__Requirement__:
Take all the material and copy it exactly.

__Dataset section__:
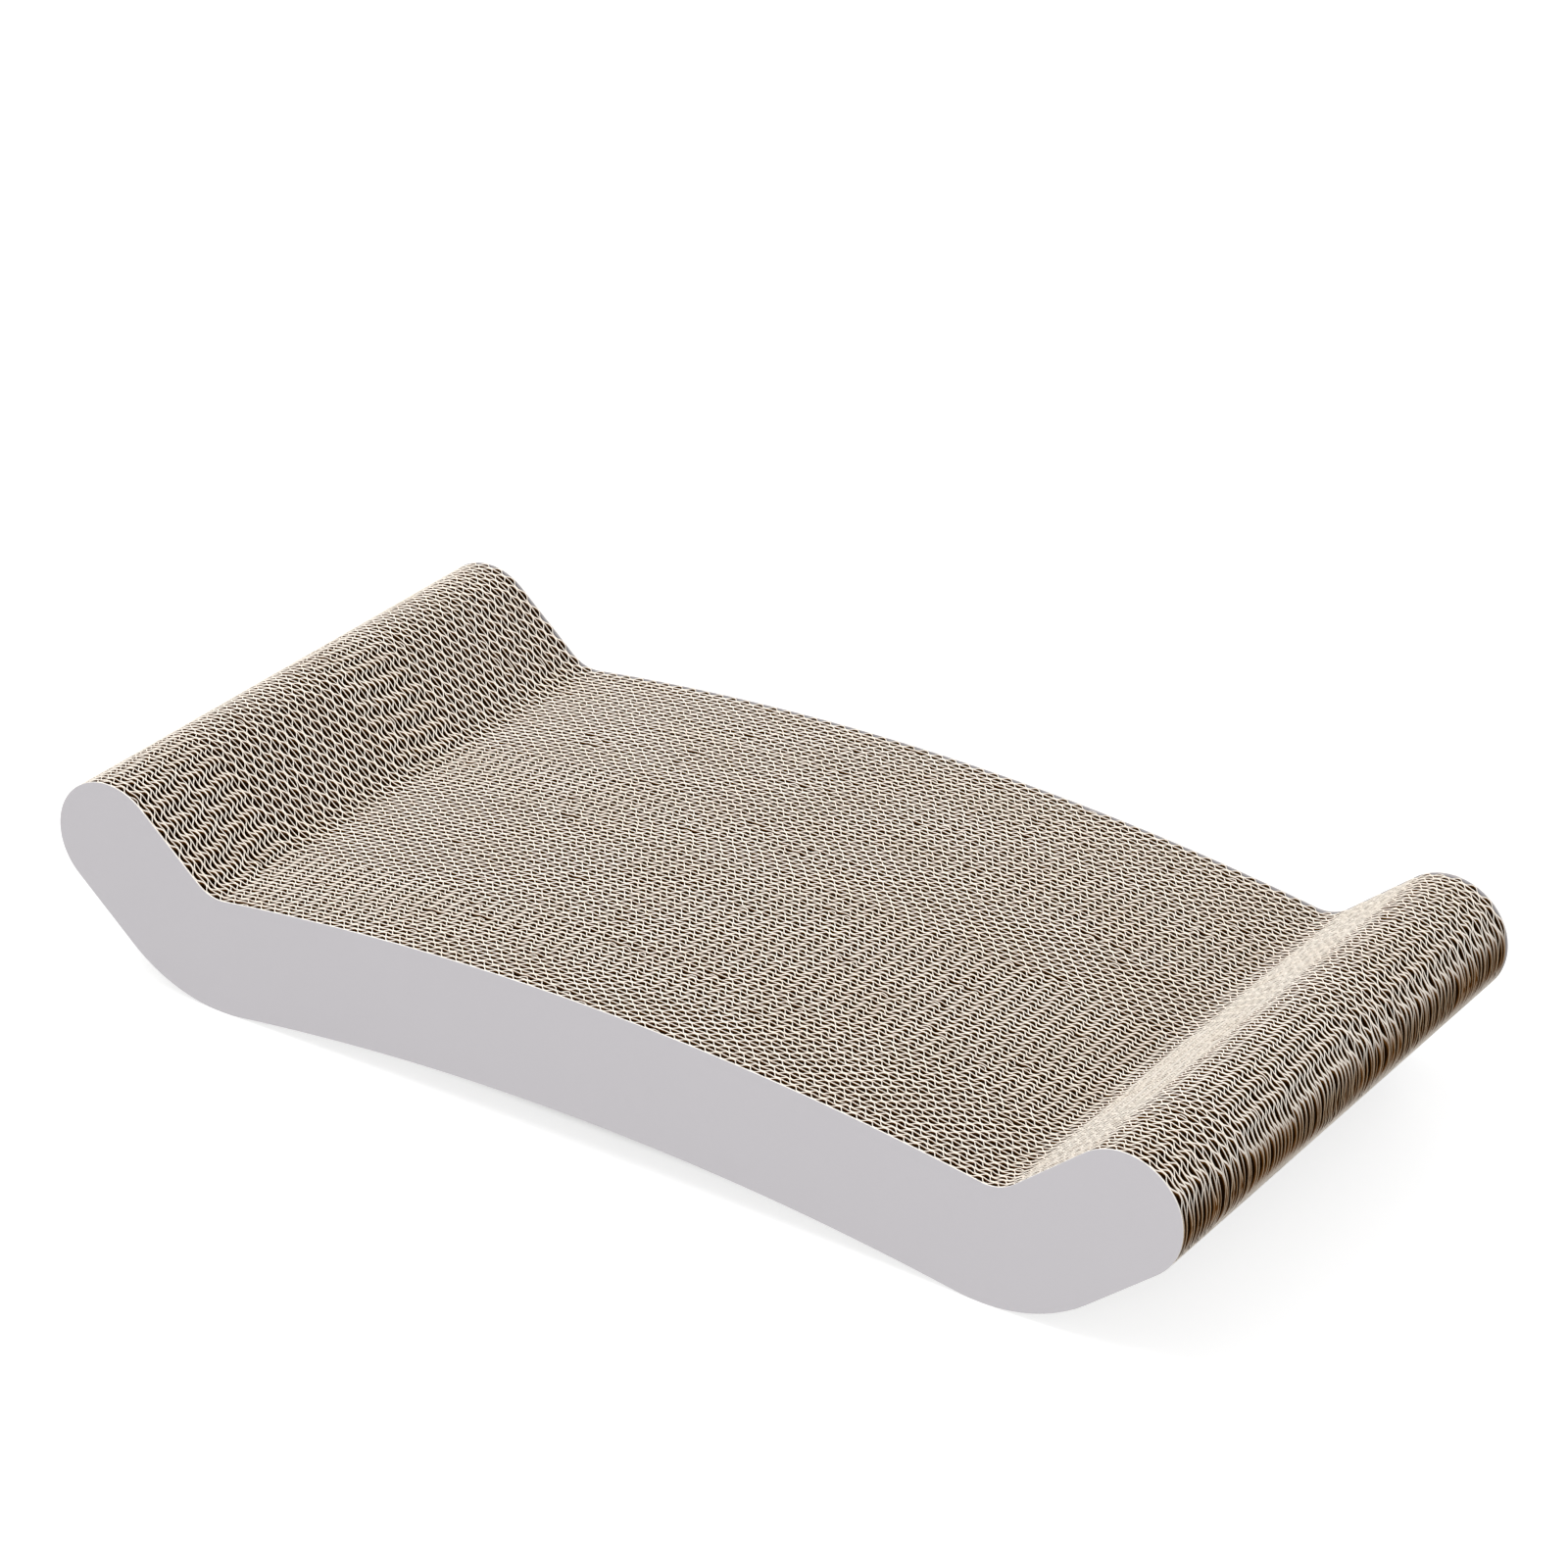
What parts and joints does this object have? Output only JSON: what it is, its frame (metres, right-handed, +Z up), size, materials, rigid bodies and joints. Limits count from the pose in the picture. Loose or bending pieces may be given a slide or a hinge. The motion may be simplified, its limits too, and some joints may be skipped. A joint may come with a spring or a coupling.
{
  "type": "cardboard cat scratcher",
  "caption": "Low couch-shaped cat scratcher: fluted cardboard sheets glued on edge between two smooth side panels, with a domed seat between two rolls.",
  "frame": {"origin": "on the floor, under the middle of the seat", "axes": "+X along the couch, towards the roll on the picture's right; +Y across the boards, away from the side panel that the picture shows; +Z up"},
  "size_m": [0.484, 0.24, 0.0792],
  "materials": {
    "fluted_board": "matte",
    "side_panel": "matte"
  },
  "bodies": {
    "root": {"near_side_panel": "side_panel", "board_01": "fluted_board", "board_02": "fluted_board", "board_03": "fluted_board", "board_04": "fluted_board", "board_05": "fluted_board", "board_06": "fluted_board", "board_07": "fluted_board", "board_08": "fluted_board", "board_09": "fluted_board", "board_10": "fluted_board", "board_11": "fluted_board", "board_12": "fluted_board", "board_13": "fluted_board", "board_14": "fluted_board", "board_15": "fluted_board", "board_16": "fluted_board", "board_17": "fluted_board", "board_18": "fluted_board", "board_19": "fluted_board", "board_20": "fluted_board", "board_21": "fluted_board", "board_22": "fluted_board", "board_23": "fluted_board", "board_24": "fluted_board", "board_25": "fluted_board", "board_26": "fluted_board", "board_27": "fluted_board", "board_28": "fluted_board", "board_29": "fluted_board", "board_30": "fluted_board", "board_31": "fluted_board", "board_32": "fluted_board", "board_33": "fluted_board", "board_34": "fluted_board", "board_35": "fluted_board", "board_36": "fluted_board", "board_37": "fluted_board", "board_38": "fluted_board", "board_39": "fluted_board", "board_40": "fluted_board", "board_41": "fluted_board", "board_42": "fluted_board", "board_43": "fluted_board", "board_44": "fluted_board", "board_45": "fluted_board", "board_46": "fluted_board", "far_side_panel": "side_panel"}
  },
  "joints": []
}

__Exercise response__:
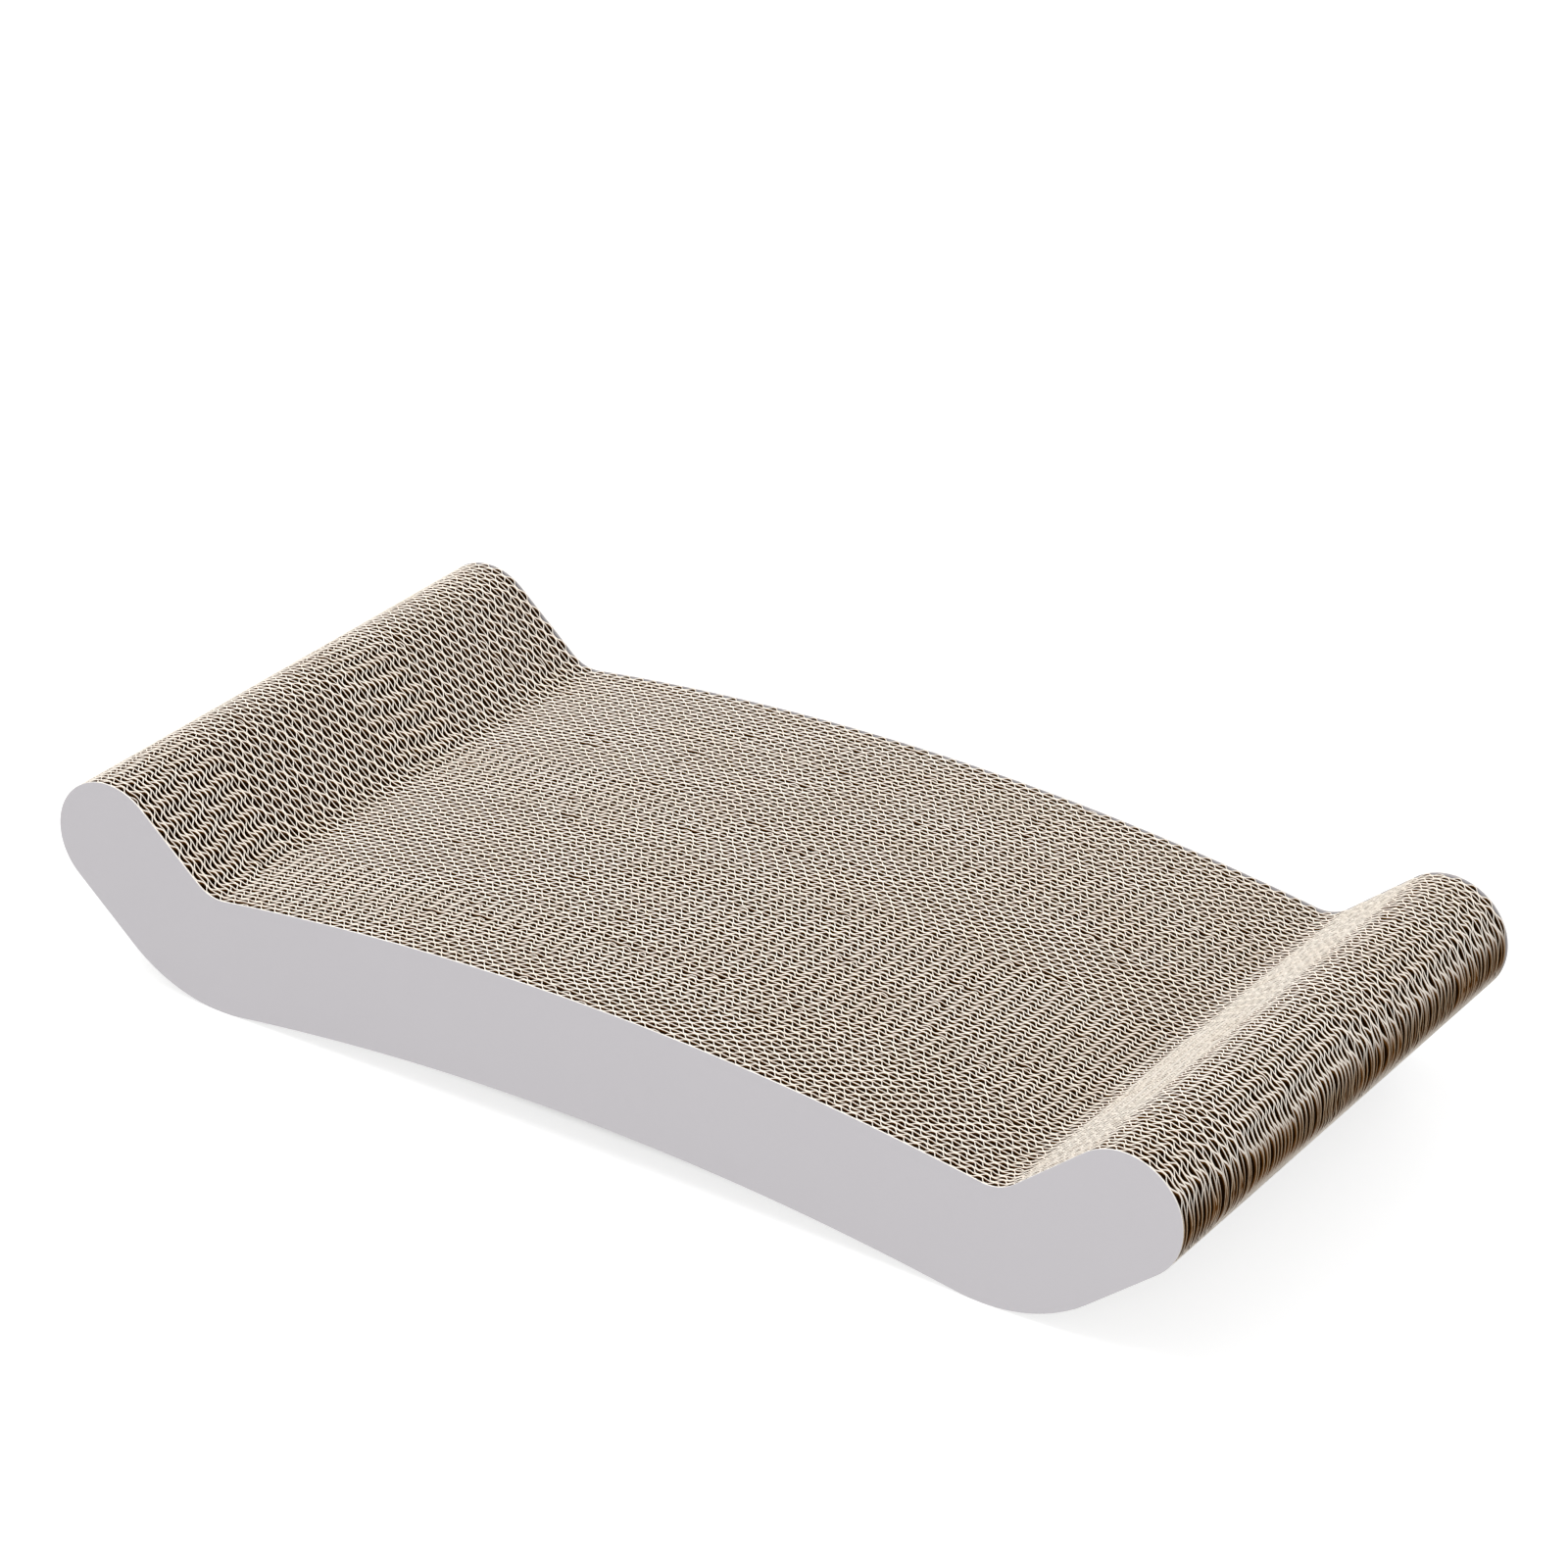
What parts and joints does this object have? Output only JSON: what it is, its frame (metres, right-handed, +Z up), size, materials, rigid bodies and joints. Limits count from the pose in the picture. Loose or bending pieces may be given a slide or a hinge. The motion may be simplified, its limits too, and some joints may be skipped. A joint may come with a spring or a coupling.
{
  "type": "cardboard cat scratcher",
  "caption": "Low couch-shaped cat scratcher: fluted cardboard sheets glued on edge between two smooth side panels, with a domed seat between two rolls.",
  "frame": {"origin": "on the floor, under the middle of the seat", "axes": "+X along the couch, towards the roll on the picture's right; +Y across the boards, away from the side panel that the picture shows; +Z up"},
  "size_m": [0.484, 0.24, 0.0792],
  "materials": {
    "fluted_board": "matte",
    "side_panel": "matte"
  },
  "bodies": {
    "root": {"near_side_panel": "side_panel", "board_01": "fluted_board", "board_02": "fluted_board", "board_03": "fluted_board", "board_04": "fluted_board", "board_05": "fluted_board", "board_06": "fluted_board", "board_07": "fluted_board", "board_08": "fluted_board", "board_09": "fluted_board", "board_10": "fluted_board", "board_11": "fluted_board", "board_12": "fluted_board", "board_13": "fluted_board", "board_14": "fluted_board", "board_15": "fluted_board", "board_16": "fluted_board", "board_17": "fluted_board", "board_18": "fluted_board", "board_19": "fluted_board", "board_20": "fluted_board", "board_21": "fluted_board", "board_22": "fluted_board", "board_23": "fluted_board", "board_24": "fluted_board", "board_25": "fluted_board", "board_26": "fluted_board", "board_27": "fluted_board", "board_28": "fluted_board", "board_29": "fluted_board", "board_30": "fluted_board", "board_31": "fluted_board", "board_32": "fluted_board", "board_33": "fluted_board", "board_34": "fluted_board", "board_35": "fluted_board", "board_36": "fluted_board", "board_37": "fluted_board", "board_38": "fluted_board", "board_39": "fluted_board", "board_40": "fluted_board", "board_41": "fluted_board", "board_42": "fluted_board", "board_43": "fluted_board", "board_44": "fluted_board", "board_45": "fluted_board", "board_46": "fluted_board", "far_side_panel": "side_panel"}
  },
  "joints": []
}